What to do —
Provide only the number of lines where "body" occurs.

--- start of Input for this task ---

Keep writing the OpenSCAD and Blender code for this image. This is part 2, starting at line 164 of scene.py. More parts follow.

--- end of Input for this task ---
--- start of Input for this task ---

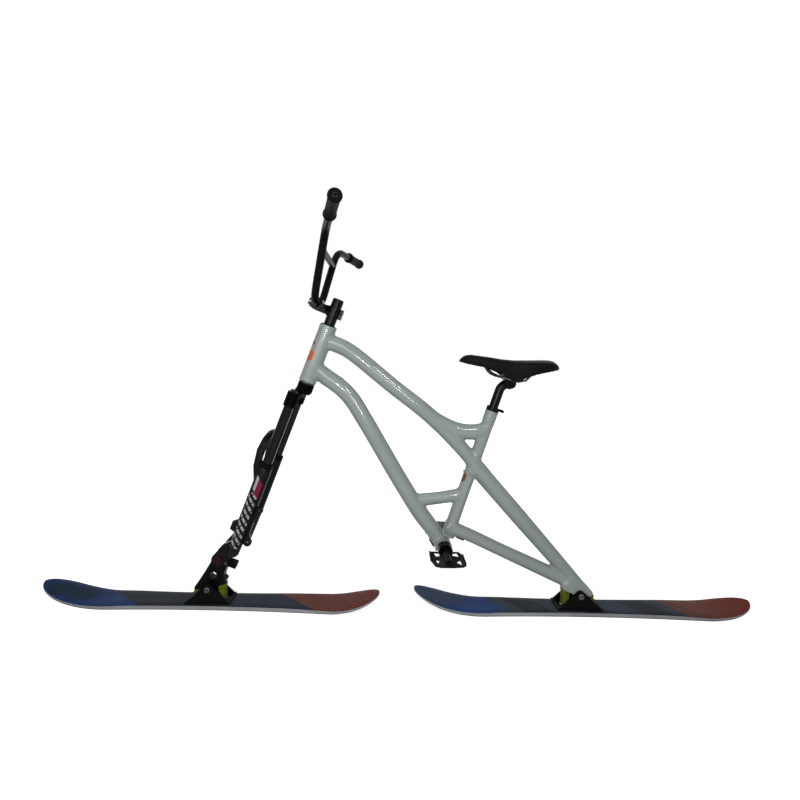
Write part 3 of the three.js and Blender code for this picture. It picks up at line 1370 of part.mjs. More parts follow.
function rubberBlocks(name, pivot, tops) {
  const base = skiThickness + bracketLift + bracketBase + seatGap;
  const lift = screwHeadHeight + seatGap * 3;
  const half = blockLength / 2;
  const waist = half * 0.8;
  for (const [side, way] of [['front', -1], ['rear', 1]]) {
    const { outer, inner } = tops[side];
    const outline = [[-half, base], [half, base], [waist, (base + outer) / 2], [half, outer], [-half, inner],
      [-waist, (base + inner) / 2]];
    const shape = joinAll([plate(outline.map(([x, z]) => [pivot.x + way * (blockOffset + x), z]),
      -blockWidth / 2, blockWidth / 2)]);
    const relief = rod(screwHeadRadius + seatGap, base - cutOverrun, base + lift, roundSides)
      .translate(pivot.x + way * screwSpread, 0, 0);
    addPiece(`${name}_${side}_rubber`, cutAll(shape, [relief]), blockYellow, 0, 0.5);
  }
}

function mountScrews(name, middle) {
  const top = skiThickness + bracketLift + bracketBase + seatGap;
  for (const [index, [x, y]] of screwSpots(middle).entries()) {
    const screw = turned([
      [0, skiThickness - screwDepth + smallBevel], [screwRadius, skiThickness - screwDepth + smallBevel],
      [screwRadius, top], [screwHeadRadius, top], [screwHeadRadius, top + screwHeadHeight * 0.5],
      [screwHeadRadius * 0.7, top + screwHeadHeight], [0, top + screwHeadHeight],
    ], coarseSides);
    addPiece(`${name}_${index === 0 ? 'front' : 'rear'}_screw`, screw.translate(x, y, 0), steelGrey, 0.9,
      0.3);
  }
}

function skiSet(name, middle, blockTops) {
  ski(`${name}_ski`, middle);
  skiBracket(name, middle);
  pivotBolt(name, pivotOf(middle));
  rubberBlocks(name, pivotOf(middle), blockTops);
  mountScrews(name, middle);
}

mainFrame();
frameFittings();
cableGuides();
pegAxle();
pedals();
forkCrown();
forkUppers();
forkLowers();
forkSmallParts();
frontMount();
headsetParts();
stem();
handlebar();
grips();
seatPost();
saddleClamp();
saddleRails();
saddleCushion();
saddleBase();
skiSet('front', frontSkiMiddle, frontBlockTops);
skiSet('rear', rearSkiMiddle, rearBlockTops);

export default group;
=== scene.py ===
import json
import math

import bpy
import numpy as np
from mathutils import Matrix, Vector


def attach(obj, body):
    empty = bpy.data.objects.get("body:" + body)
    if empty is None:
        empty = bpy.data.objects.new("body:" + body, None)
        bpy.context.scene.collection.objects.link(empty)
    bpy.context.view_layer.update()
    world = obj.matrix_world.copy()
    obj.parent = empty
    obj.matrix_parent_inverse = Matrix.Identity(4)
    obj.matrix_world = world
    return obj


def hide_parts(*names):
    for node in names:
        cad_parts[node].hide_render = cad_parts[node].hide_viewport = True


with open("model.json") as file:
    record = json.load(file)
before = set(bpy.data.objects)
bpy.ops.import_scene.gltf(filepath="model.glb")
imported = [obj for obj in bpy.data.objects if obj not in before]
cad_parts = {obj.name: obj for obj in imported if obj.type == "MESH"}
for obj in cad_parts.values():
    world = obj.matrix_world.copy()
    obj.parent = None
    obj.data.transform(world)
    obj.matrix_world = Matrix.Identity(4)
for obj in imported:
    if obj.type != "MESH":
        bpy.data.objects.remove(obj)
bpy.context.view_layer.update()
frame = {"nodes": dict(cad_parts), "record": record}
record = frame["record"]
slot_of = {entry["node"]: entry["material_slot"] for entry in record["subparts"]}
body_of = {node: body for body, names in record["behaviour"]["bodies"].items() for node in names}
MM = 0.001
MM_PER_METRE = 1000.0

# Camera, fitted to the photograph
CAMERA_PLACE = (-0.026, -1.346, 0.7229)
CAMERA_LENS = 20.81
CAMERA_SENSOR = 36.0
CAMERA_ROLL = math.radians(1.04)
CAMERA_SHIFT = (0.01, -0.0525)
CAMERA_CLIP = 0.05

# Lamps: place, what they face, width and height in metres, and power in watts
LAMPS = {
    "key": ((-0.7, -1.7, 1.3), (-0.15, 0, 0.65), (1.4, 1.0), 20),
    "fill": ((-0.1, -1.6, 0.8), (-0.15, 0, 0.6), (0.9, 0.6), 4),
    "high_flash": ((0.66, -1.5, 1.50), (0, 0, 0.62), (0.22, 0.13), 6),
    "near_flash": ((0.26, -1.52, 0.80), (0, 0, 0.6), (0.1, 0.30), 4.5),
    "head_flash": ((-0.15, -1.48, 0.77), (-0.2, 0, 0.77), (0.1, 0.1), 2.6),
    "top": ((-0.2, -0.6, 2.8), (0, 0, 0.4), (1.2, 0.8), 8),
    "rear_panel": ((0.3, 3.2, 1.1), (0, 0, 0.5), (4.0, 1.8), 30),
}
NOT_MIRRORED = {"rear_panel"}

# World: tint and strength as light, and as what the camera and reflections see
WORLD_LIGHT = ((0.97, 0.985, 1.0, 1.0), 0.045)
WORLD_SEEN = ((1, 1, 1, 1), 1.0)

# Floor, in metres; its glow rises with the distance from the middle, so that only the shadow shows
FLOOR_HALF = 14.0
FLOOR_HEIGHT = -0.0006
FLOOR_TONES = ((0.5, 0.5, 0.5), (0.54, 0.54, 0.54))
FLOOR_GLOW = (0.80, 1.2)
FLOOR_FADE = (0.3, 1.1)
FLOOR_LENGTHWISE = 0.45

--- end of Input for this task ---

Correct output —
4